J. K. Gayle wrote something in a blog post last year that I’ve been meaning to follow up on and blog about since then. Here’s an excerpt from the post, which is engaging some statements that emerged from the Southern Baptist Convention, as well as Jesus’ statement about eunuchs:
Jesus’s discussion of marriage from the beginning between those grown up being boys and those grown up being girls is followed by a discussion of a different sort of sexual human. And that further discussion describes the choices made about their biological sex parts from the beginning, and imposed by others, and elected by themselves. There is not just the birth sex male, in marriage, over the birth sex female. There is also gender determined, by the birth process, or by others, or by the individual.
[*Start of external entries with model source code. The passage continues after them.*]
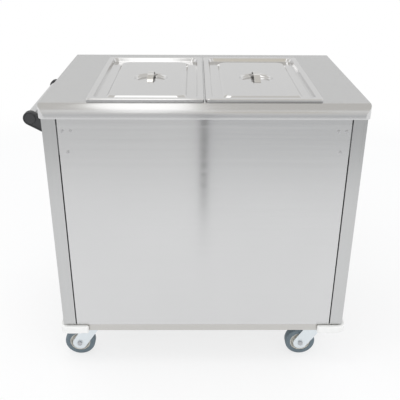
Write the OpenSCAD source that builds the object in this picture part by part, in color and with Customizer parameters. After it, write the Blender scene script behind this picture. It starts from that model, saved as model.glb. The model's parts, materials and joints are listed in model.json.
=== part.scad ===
// Hostess trolley: a heated serving cart with two covered food pans over a hot cupboard.
// X runs along the worktop, -Y is the plain customer face, +Y is the operator's side,
// and Z = 0 is the floor. Sizes are in millimetres.

/* [Worktop] */
// Length of the worktop
top_w = 914; // [900:2:960]
// Depth of the worktop
top_d = 664; // [656:2:700]
// Height of the worktop above the floor
top_h = 900; // [880:5:950]
// Thickness of the worktop sheet
top_t = 1.5; // [1.2:0.1:2]
// Height of the down-turned edge
lip_h = 40; // [36:1:46]
// Radius of the long rolled edges
roll_r = 30; // [24:1:32]
// Radius of the short edges
side_r = 3; // [3:0.5:12]
// Radius of the corners in plan
corner_r = 20; // [14:1:28]
// How far the worktop stands out past the panels
overhang = 8; // [6:0.5:10]

/* [Panels] */
// Thickness of the panel sheet
sheet_t = 1.2; // [0.8:0.1:1.5]
// Width of the side panels' return on the customer face
return_w = 39; // [34:1:44]
// Width of the seam beside the customer panel
seam_w = 3.5; // [2:0.5:5]
// Depth of the folded edges behind the seam
fold_d = 14; // [10:1:18]
// Width of the fixed jamb beside each door
jamb_w = 41; // [38:1:46]

/* [Base] */
// Height of the chassis box section
rail_h = 25; // [20:1:30]
// Wall of the chassis box section
rail_t = 2; // [1.5:0.5:2.5]
// How far the chassis lies behind the panel faces
rail_in = 2; // [1:0.5:3]
// Thickness of the plates in the chassis corners
gusset_t = 3; // [2:0.5:4]
// Thickness of the bumper pad between castor and chassis
pad_t = 15; // [12:1:18]
// How far the bumper's pad lies in from the panels
pad_in = 24; // [16:1:28]
// How far a bumper stands out past the panels
bumper_out = 12.5; // [10:0.5:14]
// Length of each bumper leg along its side
bumper_leg = 93; // [86:1:100]
// Corner radius of a bumper
bumper_r = 30; // [26:1:34]
// Height by which a bumper laps over the chassis
bumper_lap = 23; // [18:1:24]
// How far a bumper hangs below the chassis
bumper_drop = 3; // [2:0.5:4]

/* [Castors] */
// Diameter of the castor wheels
wheel_d = 100; // [96:1:104]
// Width of the castor tyres
wheel_w = 32; // [28:1:34]
// Radius of the wheel centres
rim_r = 34; // [32:0.5:38]
// Height from the floor to the top of the castor plates
castor_h = 128; // [126:1:134]
// Distance from the panel faces to each swivel axis
castor_in = 75; // [74:1:84]
// Distance from swivel axis to axle
trail = 42; // [38:1:44]
// Thickness of the castor plates
plate_t = 3; // [2.5:0.5:4]
// Length of a castor plate
plate_w = 100; // [96:1:102]
// Width of a castor plate
plate_d = 84; // [82:1:88]
// Bolt pitch along a castor plate
bolt_px = 76; // [72:1:78]
// Bolt pitch across a castor plate
bolt_py = 60; // [56:1:64]
// Radius of the castor bolts
bolt_r = 4; // [3:0.5:4]
// Thickness of the fork legs
leg_t = 3; // [2.5:0.5:4]
// Radius of the round lower end of a fork leg
leg_end_r = 23.5; // [18:0.5:25]
// Radius of the axles
axle_r = 5; // [4:0.5:6]
// Radius of the swivel pins
king_r = 6; // [5:0.5:7]
// Radius of the brake pedal pins
pedal_pin_r = 3; // [2.5:0.5:3]
// Downward travel of a brake pedal, degrees
pedal_travel = 10; // [8:1:10]

/* [Food pans] */
// Length of a pan along the worktop's short side
pan_d = 530; // [526:1:534]
// Width of a pan
pan_w = 325; // [321:1:329]
// Depth of a pan
pan_depth = 150; // [65:5:165]
// Sheet of pans and lids
pan_t = 1; // [0.8:0.1:1.2]
// Width of the rim round a pan
rim_w = 11; // [9:0.5:13]
// Height of the turned edge of a pan's rim
rim_h = 4; // [3:0.5:5]
// Gap between the two pans
pan_gap = 4.2; // [3:0.2:8]
// Distance from the worktop's front edge to the pans
front_strip = 29; // [26:1:36]
// Play between a pan and its hole in the worktop
hole_gap = 2; // [1:0.5:3]
// Depth of the heated tank
tank_depth = 185; // [180:5:200]

/* [Lids] */
// Height of a lid's turned edge
lid_edge = 4.4; // [3:0.2:6]
// Width of a lid's flat flange
lid_flange = 17; // [14:1:20]
// Depth of the recess inside the flange
lid_drop = 12; // [9:1:15]
// Width of the recessed band
lid_band = 38; // [30:1:44]
// Height of the raised middle above the band
lid_raise = 6; // [4:1:8]
// Radius of the round finger dish
dish_r = 52.5; // [48:0.5:56]
// Depth of the finger dish
dish_depth = 9; // [6:1:11]
// Width of the strap handle
strap_w = 20; // [16:1:26]
// Thickness of the strap handle
strap_t = 3; // [2:0.5:4]
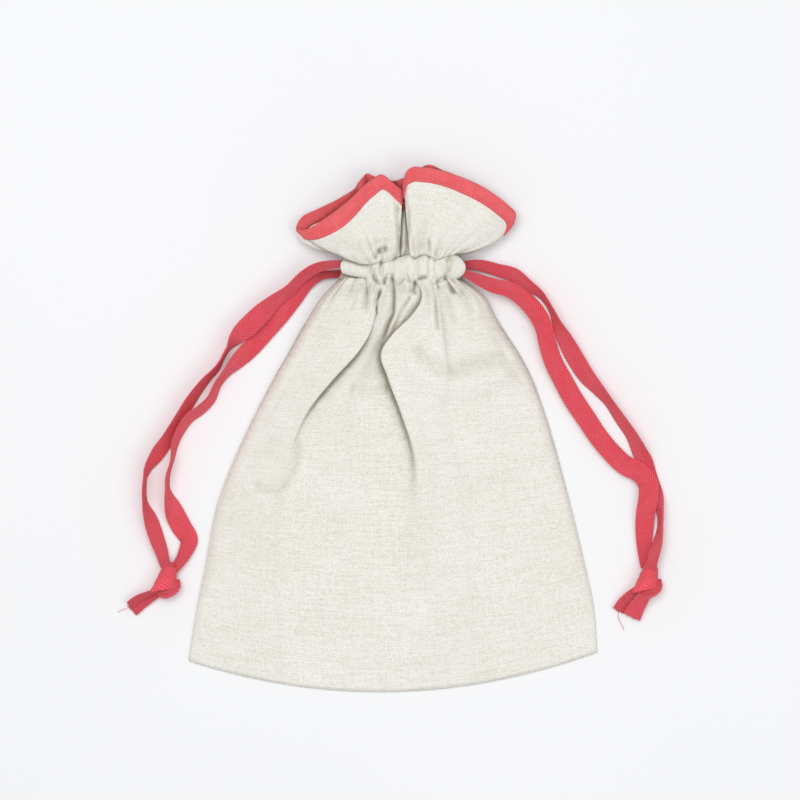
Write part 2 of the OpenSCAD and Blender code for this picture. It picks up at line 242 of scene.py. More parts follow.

The sex “normal” is categorically challenged by Jesus here…Now without a whole lot of trouble some can read the discussion of Jesus here as applying to getting beyond this problem of narrow and precise binarying. And without too much inference there can be applications made to transgender human beings as well as to cis gender ones…Here is a reasonable translation of Matthew 19, if you can accept it:
Some aren’t biologically “boys” at birth; some are re-sexed by others; some transgender for heaven’s sake. Accept it if you can. Matthew 19:12
My mind immediately turned to Paul’s statements about there being neither male nor female in Christ (Galatians 3:28). There too, we have an early Christian source challenging gender binaries in a provocative way. And yet many who claim to embrace the radical message of Jesus and of Paul are nonetheless defenders of rigid gender binaries and the associated traditional roles that have tended to go along with them. The irony, of course, is that conservative religious people tend to think that they are the ones who are going against the flow and being countercultural radicals in resisting the social norms of their own time, rarely realizing that what they are defending is not the Gospel, but ancient cultural norms which are sometimes embedded in the scriptures, but at least in places are challenged and subverted by them.
Digging deeper still, those who view Jesus as having been virginally conceived ought to be open to his having been not merely transgender (i.e. having a non-binary gender identity) but intersex (i.e. not falling biologically into male or female binary categories). See my earlier posts on whether Jesus was intersex and on Jesus’ gender identity for more on those topics – especially if the connection between biological sex and virginal conception is not immediately obvious to you.
Of related interest, see Progressive Redneck Preacher’s blog post from last year about “God Beyond Gender,” highlighting (among other things) that Jesus is sometimes said to be the incarnation of God’s Wisdom, which is personified as a woman in the Jewish tradition. Also relevant is Tom Sapsford’s article on a soldier in the ancient Roman army whose characterization connects quite naturally to modern discussions of transgender individuals serving in the military.